Sindh warns officers against using ‘govt’ plates on unauthorised cars

Chief Secretary warned all employees that any officer found implicated in this act would be apprehended under criminal law

By Imdad Soomro
May 23, 2024
Sindh Chief Secretary Syed Asif Hyder Shah gestures during a meeting on April 2, 2024. — Facebook/Chief Secretary Sindh
Sindh Chief Secretary Syed Asif Hyder Shah gestures during a meeting on April 2, 2024. — Facebook/Chief Secretary Sindh

KARACHI: The Sindh Government directed strictly all employees not to use government number plates on any unauthorised or private vehicles.

Through an official letter Sindh Chief Secretary Syed Asif Haider Shah following the directions of the Sindh Chief Minister Sindh Syed Murad Ali Shah instructed all officers and their subordinate employees to avoid fixing the official Sindh government number plates on any unauthorized, non-registered, and private vehicles.

The Chief Secretary warned all employees that any officer found implicated in this act would not only be apprehended under criminal law but would also undergo proceedings for misconduct and insubordination under service rules.

In the same directive, the chief secretary said that it has been observed by the competent authority that some government officers are using fake government number plates on unregistered government vehicles or in some cases using government number plates on private vehicles.

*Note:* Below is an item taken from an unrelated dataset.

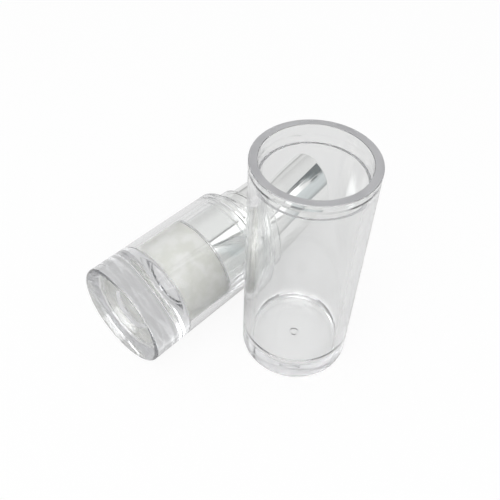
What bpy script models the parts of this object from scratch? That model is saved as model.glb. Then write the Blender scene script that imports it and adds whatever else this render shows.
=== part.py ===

This act on the one hand is tantamount to criminal negligence and a cognizable offence under law, and on the other hand, serious misconduct on the part of all delinquent officers.

He directed that no officer should affix a government number plate on any unregistered vehicle.

The CS warned that in case of non-compliance with this instruction, such an officer shall not only be apprehended under relevant criminal law but will also face proceedings for misconduct and insubordination under Sindh Civil Servants (Efficiency & Discipline) Rules, 1973.

He also directed the departmental heads to communicate the instructions to all their administrative wings and attached offices and other entities falling under their administrative control for strict compliance.

This development followed after a provincial minister noted a large vehicle, with an official Sindh government number plate, being driven by a young man on the highway. Upon suspicion, he asked the local police to check the vehicle.

The police found that the vehicle in question was using the number plate of a government vehicle under the use of his father.

The young man was the son of a Sindh government secretary who had affixed the official number plate of his father’s departmental vehicle on his vehicle.

The vehicle has since then been seized and legal action has been initiated against the officer.

The minister informed the CM Sindh of the practice, who directed the CS to issue formal instructions to address the issue.